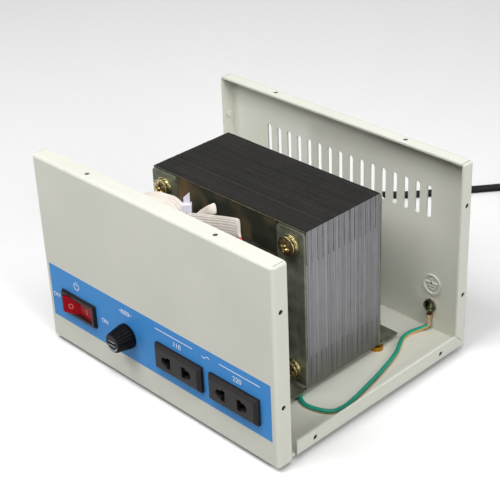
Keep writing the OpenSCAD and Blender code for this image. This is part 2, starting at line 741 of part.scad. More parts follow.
module hex_nut_y(x, z, y, af, t, hole) {
  difference() {
    translate([x, y, z]) rotate([-90, 0, 0]) cylinder(h = t, r = af / sqrt(3), $fn = 6);
    rod_y(x, z, y - over, y + t + over, hole);
  }
}

module clamp_nuts() {
  color("#C7B36A") for (p = bolt_places) hex_nut_y(p[0], p[1], nut_seat_y, nut_af, nut_t, bolt_r + bearing_gap);
}

// Section: mounting of the transformer on the base plate

mount_head_r = 4.6;
mount_head_h = 2.8;
mount_nut_af = 8;
mount_nut_t = 4;
spacer_r = 5.5;
pad_r = 4.1;

module mounting_screws() {
  color("#C7B36A") for (p = mount_places) translate([p[0], p[1], bottom_z]) {
    rotate([90, 0, 0]) pan_head(mount_head_r, mount_head_h, mount_head_r, cross_w, cross_w);
    cylinder(h = frame_z + frame_t + mount_nut_t + thread_end / 2 - bottom_z, r = mount_r);
  }
}

module mounting_spacers() {
  color("#C7B36A") for (p = mount_places) translate([p[0], p[1], floor_top_z]) difference() {
    cylinder(h = pad_h, r = spacer_r);
    translate([0, 0, -over]) cylinder(h = pad_h + 2 * over, r = mount_r + bolt_gap);
  }
}

module mounting_nuts() {
  color("#C7B36A") for (p = mount_places) translate([p[0], p[1], frame_z + frame_t]) difference() {
    cylinder(h = mount_nut_t, r = mount_nut_af / sqrt(3), $fn = 6);
    translate([0, 0, -over]) cylinder(h = mount_nut_t + 2 * over, r = mount_r + bearing_gap);
  }
}

pad_in = 2.5;
pad_y = core_rear_y + 1;
module rear_corner_pads() {
  color("#B08A35") for (sx = [-1, 1]) translate([core_x + sx * (core_w / 2 - pad_in), pad_y, floor_top_z])
    cylinder(h = pad_h, r = pad_r);
}

// Section: earth connection

earth_head_r = 4;
earth_head_h = 2.8;
star_r = 4.4;
star_t = 0.6;
star_teeth = 10;
lug_t = 0.9;
lug_r = 4.2;
barrel_r = 1.9;
barrel_l = 7.2;
lug_neck = 1.5;
earth_row_z = bottom_z + earth_z;
lug_y = inner_rear_y - lug_t;
barrel_y = inner_rear_y - barrel_r - bearing_gap;
lug_end_z = earth_row_z - lug_r - lug_neck - barrel_l;
star_y = lug_y - star_t;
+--
What the task requires » Quote the listing above from its first line to the line with "Section: earth connection", inclusive, and add nothing.

Exercise solution »
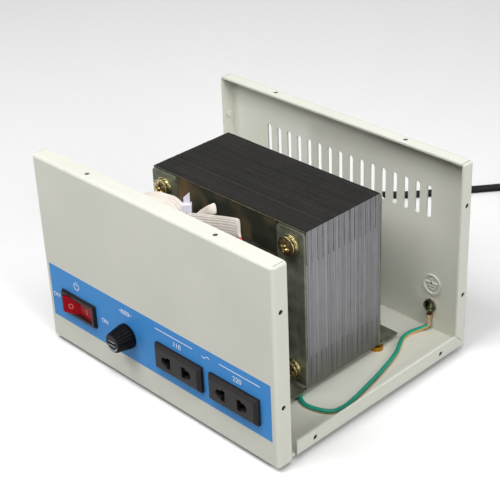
Keep writing the OpenSCAD and Blender code for this image. This is part 2, starting at line 741 of part.scad. More parts follow.
module hex_nut_y(x, z, y, af, t, hole) {
  difference() {
    translate([x, y, z]) rotate([-90, 0, 0]) cylinder(h = t, r = af / sqrt(3), $fn = 6);
    rod_y(x, z, y - over, y + t + over, hole);
  }
}

module clamp_nuts() {
  color("#C7B36A") for (p = bolt_places) hex_nut_y(p[0], p[1], nut_seat_y, nut_af, nut_t, bolt_r + bearing_gap);
}

// Section: mounting of the transformer on the base plate

mount_head_r = 4.6;
mount_head_h = 2.8;
mount_nut_af = 8;
mount_nut_t = 4;
spacer_r = 5.5;
pad_r = 4.1;

module mounting_screws() {
  color("#C7B36A") for (p = mount_places) translate([p[0], p[1], bottom_z]) {
    rotate([90, 0, 0]) pan_head(mount_head_r, mount_head_h, mount_head_r, cross_w, cross_w);
    cylinder(h = frame_z + frame_t + mount_nut_t + thread_end / 2 - bottom_z, r = mount_r);
  }
}

module mounting_spacers() {
  color("#C7B36A") for (p = mount_places) translate([p[0], p[1], floor_top_z]) difference() {
    cylinder(h = pad_h, r = spacer_r);
    translate([0, 0, -over]) cylinder(h = pad_h + 2 * over, r = mount_r + bolt_gap);
  }
}

module mounting_nuts() {
  color("#C7B36A") for (p = mount_places) translate([p[0], p[1], frame_z + frame_t]) difference() {
    cylinder(h = mount_nut_t, r = mount_nut_af / sqrt(3), $fn = 6);
    translate([0, 0, -over]) cylinder(h = mount_nut_t + 2 * over, r = mount_r + bearing_gap);
  }
}

pad_in = 2.5;
pad_y = core_rear_y + 1;
module rear_corner_pads() {
  color("#B08A35") for (sx = [-1, 1]) translate([core_x + sx * (core_w / 2 - pad_in), pad_y, floor_top_z])
    cylinder(h = pad_h, r = pad_r);
}

// Section: earth connection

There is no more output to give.